Output each line of the material exactly as it stands.
──────── Records for this exercise
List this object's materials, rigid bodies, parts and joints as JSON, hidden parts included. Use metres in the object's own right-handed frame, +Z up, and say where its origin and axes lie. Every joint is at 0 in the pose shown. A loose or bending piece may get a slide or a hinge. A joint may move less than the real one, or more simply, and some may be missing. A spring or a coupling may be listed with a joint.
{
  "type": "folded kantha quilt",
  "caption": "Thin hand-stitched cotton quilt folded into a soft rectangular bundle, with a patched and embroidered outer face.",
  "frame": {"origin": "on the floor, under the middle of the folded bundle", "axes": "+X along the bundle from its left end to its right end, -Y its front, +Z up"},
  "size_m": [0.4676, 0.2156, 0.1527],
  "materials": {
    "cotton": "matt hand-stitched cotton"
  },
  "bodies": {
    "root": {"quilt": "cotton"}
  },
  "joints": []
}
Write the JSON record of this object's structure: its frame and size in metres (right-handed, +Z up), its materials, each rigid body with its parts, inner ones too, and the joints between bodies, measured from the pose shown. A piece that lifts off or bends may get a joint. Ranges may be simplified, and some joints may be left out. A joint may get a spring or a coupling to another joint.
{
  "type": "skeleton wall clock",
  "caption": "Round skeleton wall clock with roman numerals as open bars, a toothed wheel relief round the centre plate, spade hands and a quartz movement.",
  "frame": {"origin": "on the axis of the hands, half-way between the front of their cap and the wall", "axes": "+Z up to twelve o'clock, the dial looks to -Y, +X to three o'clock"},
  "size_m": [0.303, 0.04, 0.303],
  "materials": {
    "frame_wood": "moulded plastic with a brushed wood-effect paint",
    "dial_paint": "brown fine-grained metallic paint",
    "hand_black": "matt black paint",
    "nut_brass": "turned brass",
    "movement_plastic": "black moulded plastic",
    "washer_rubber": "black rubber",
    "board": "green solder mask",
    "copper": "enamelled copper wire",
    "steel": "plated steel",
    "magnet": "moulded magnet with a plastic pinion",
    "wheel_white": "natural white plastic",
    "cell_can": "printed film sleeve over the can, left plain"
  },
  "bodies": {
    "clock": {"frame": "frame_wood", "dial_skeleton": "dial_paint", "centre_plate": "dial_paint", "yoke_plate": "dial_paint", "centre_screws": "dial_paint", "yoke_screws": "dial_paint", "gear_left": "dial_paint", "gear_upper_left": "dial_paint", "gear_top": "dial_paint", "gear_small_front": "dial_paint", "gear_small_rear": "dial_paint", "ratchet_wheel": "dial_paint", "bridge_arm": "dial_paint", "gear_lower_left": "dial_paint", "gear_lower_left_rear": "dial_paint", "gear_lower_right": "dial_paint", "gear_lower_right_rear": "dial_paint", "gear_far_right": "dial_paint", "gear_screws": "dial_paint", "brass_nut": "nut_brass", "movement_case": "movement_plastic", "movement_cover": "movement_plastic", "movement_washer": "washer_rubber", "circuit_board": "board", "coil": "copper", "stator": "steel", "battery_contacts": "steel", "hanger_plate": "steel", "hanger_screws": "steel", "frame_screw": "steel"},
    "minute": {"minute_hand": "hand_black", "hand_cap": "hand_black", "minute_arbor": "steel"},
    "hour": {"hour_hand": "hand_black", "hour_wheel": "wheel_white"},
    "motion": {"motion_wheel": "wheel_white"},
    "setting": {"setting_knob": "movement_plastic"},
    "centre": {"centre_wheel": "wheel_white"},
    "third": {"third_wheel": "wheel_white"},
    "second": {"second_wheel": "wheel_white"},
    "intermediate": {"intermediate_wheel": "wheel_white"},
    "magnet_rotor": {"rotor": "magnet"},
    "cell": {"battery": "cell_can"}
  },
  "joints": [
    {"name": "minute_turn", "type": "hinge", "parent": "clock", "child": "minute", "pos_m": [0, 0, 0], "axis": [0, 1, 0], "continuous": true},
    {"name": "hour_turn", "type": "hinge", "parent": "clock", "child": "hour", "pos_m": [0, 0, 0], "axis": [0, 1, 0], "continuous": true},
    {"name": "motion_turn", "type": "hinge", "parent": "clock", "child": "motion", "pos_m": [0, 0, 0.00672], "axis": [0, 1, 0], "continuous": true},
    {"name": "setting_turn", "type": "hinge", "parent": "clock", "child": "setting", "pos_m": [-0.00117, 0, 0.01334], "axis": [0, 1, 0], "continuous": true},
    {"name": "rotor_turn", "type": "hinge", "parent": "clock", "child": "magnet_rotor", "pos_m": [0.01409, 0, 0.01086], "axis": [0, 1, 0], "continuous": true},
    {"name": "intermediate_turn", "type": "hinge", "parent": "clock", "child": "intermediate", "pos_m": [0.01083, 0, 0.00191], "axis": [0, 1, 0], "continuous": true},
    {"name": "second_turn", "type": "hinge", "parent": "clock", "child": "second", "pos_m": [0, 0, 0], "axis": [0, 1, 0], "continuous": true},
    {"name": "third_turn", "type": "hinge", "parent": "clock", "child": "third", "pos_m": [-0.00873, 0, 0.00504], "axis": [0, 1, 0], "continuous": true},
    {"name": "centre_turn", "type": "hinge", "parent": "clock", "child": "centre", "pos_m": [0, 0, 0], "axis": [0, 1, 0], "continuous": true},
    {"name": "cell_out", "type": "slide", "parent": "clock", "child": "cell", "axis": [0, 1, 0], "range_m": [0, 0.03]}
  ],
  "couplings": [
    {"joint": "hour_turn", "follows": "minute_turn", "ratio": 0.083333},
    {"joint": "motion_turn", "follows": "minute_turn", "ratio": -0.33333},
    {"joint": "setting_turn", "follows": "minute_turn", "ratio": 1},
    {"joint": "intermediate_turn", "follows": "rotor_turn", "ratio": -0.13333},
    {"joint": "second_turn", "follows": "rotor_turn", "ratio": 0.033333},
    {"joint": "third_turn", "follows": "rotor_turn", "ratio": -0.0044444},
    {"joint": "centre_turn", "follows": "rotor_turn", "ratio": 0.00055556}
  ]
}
────────────────
Output |
List this object's materials, rigid bodies, parts and joints as JSON, hidden parts included. Use metres in the object's own right-handed frame, +Z up, and say where its origin and axes lie. Every joint is at 0 in the pose shown. A loose or bending piece may get a slide or a hinge. A joint may move less than the real one, or more simply, and some may be missing. A spring or a coupling may be listed with a joint.
{
  "type": "folded kantha quilt",
  "caption": "Thin hand-stitched cotton quilt folded into a soft rectangular bundle, with a patched and embroidered outer face.",
  "frame": {"origin": "on the floor, under the middle of the folded bundle", "axes": "+X along the bundle from its left end to its right end, -Y its front, +Z up"},
  "size_m": [0.4676, 0.2156, 0.1527],
  "materials": {
    "cotton": "matt hand-stitched cotton"
  },
  "bodies": {
    "root": {"quilt": "cotton"}
  },
  "joints": []
}
Write the JSON record of this object's structure: its frame and size in metres (right-handed, +Z up), its materials, each rigid body with its parts, inner ones too, and the joints between bodies, measured from the pose shown. A piece that lifts off or bends may get a joint. Ranges may be simplified, and some joints may be left out. A joint may get a spring or a coupling to another joint.
{
  "type": "skeleton wall clock",
  "caption": "Round skeleton wall clock with roman numerals as open bars, a toothed wheel relief round the centre plate, spade hands and a quartz movement.",
  "frame": {"origin": "on the axis of the hands, half-way between the front of their cap and the wall", "axes": "+Z up to twelve o'clock, the dial looks to -Y, +X to three o'clock"},
  "size_m": [0.303, 0.04, 0.303],
  "materials": {
    "frame_wood": "moulded plastic with a brushed wood-effect paint",
    "dial_paint": "brown fine-grained metallic paint",
    "hand_black": "matt black paint",
    "nut_brass": "turned brass",
    "movement_plastic": "black moulded plastic",
    "washer_rubber": "black rubber",
    "board": "green solder mask",
    "copper": "enamelled copper wire",
    "steel": "plated steel",
    "magnet": "moulded magnet with a plastic pinion",
    "wheel_white": "natural white plastic",
    "cell_can": "printed film sleeve over the can, left plain"
  },
  "bodies": {
    "clock": {"frame": "frame_wood", "dial_skeleton": "dial_paint", "centre_plate": "dial_paint", "yoke_plate": "dial_paint", "centre_screws": "dial_paint", "yoke_screws": "dial_paint", "gear_left": "dial_paint", "gear_upper_left": "dial_paint", "gear_top": "dial_paint", "gear_small_front": "dial_paint", "gear_small_rear": "dial_paint", "ratchet_wheel": "dial_paint", "bridge_arm": "dial_paint", "gear_lower_left": "dial_paint", "gear_lower_left_rear": "dial_paint", "gear_lower_right": "dial_paint", "gear_lower_right_rear": "dial_paint", "gear_far_right": "dial_paint", "gear_screws": "dial_paint", "brass_nut": "nut_brass", "movement_case": "movement_plastic", "movement_cover": "movement_plastic", "movement_washer": "washer_rubber", "circuit_board": "board", "coil": "copper", "stator": "steel", "battery_contacts": "steel", "hanger_plate": "steel", "hanger_screws": "steel", "frame_screw": "steel"},
    "minute": {"minute_hand": "hand_black", "hand_cap": "hand_black", "minute_arbor": "steel"},
    "hour": {"hour_hand": "hand_black", "hour_wheel": "wheel_white"},
    "motion": {"motion_wheel": "wheel_white"},
    "setting": {"setting_knob": "movement_plastic"},
    "centre": {"centre_wheel": "wheel_white"},
    "third": {"third_wheel": "wheel_white"},
    "second": {"second_wheel": "wheel_white"},
    "intermediate": {"intermediate_wheel": "wheel_white"},
    "magnet_rotor": {"rotor": "magnet"},
    "cell": {"battery": "cell_can"}
  },
  "joints": [
    {"name": "minute_turn", "type": "hinge", "parent": "clock", "child": "minute", "pos_m": [0, 0, 0], "axis": [0, 1, 0], "continuous": true},
    {"name": "hour_turn", "type": "hinge", "parent": "clock", "child": "hour", "pos_m": [0, 0, 0], "axis": [0, 1, 0], "continuous": true},
    {"name": "motion_turn", "type": "hinge", "parent": "clock", "child": "motion", "pos_m": [0, 0, 0.00672], "axis": [0, 1, 0], "continuous": true},
    {"name": "setting_turn", "type": "hinge", "parent": "clock", "child": "setting", "pos_m": [-0.00117, 0, 0.01334], "axis": [0, 1, 0], "continuous": true},
    {"name": "rotor_turn", "type": "hinge", "parent": "clock", "child": "magnet_rotor", "pos_m": [0.01409, 0, 0.01086], "axis": [0, 1, 0], "continuous": true},
    {"name": "intermediate_turn", "type": "hinge", "parent": "clock", "child": "intermediate", "pos_m": [0.01083, 0, 0.00191], "axis": [0, 1, 0], "continuous": true},
    {"name": "second_turn", "type": "hinge", "parent": "clock", "child": "second", "pos_m": [0, 0, 0], "axis": [0, 1, 0], "continuous": true},
    {"name": "third_turn", "type": "hinge", "parent": "clock", "child": "third", "pos_m": [-0.00873, 0, 0.00504], "axis": [0, 1, 0], "continuous": true},
    {"name": "centre_turn", "type": "hinge", "parent": "clock", "child": "centre", "pos_m": [0, 0, 0], "axis": [0, 1, 0], "continuous": true},
    {"name": "cell_out", "type": "slide", "parent": "clock", "child": "cell", "axis": [0, 1, 0], "range_m": [0, 0.03]}
  ],
  "couplings": [
    {"joint": "hour_turn", "follows": "minute_turn", "ratio": 0.083333},
    {"joint": "motion_turn", "follows": "minute_turn", "ratio": -0.33333},
    {"joint": "setting_turn", "follows": "minute_turn", "ratio": 1},
    {"joint": "intermediate_turn", "follows": "rotor_turn", "ratio": -0.13333},
    {"joint": "second_turn", "follows": "rotor_turn", "ratio": 0.033333},
    {"joint": "third_turn", "follows": "rotor_turn", "ratio": -0.0044444},
    {"joint": "centre_turn", "follows": "rotor_turn", "ratio": 0.00055556}
  ]
}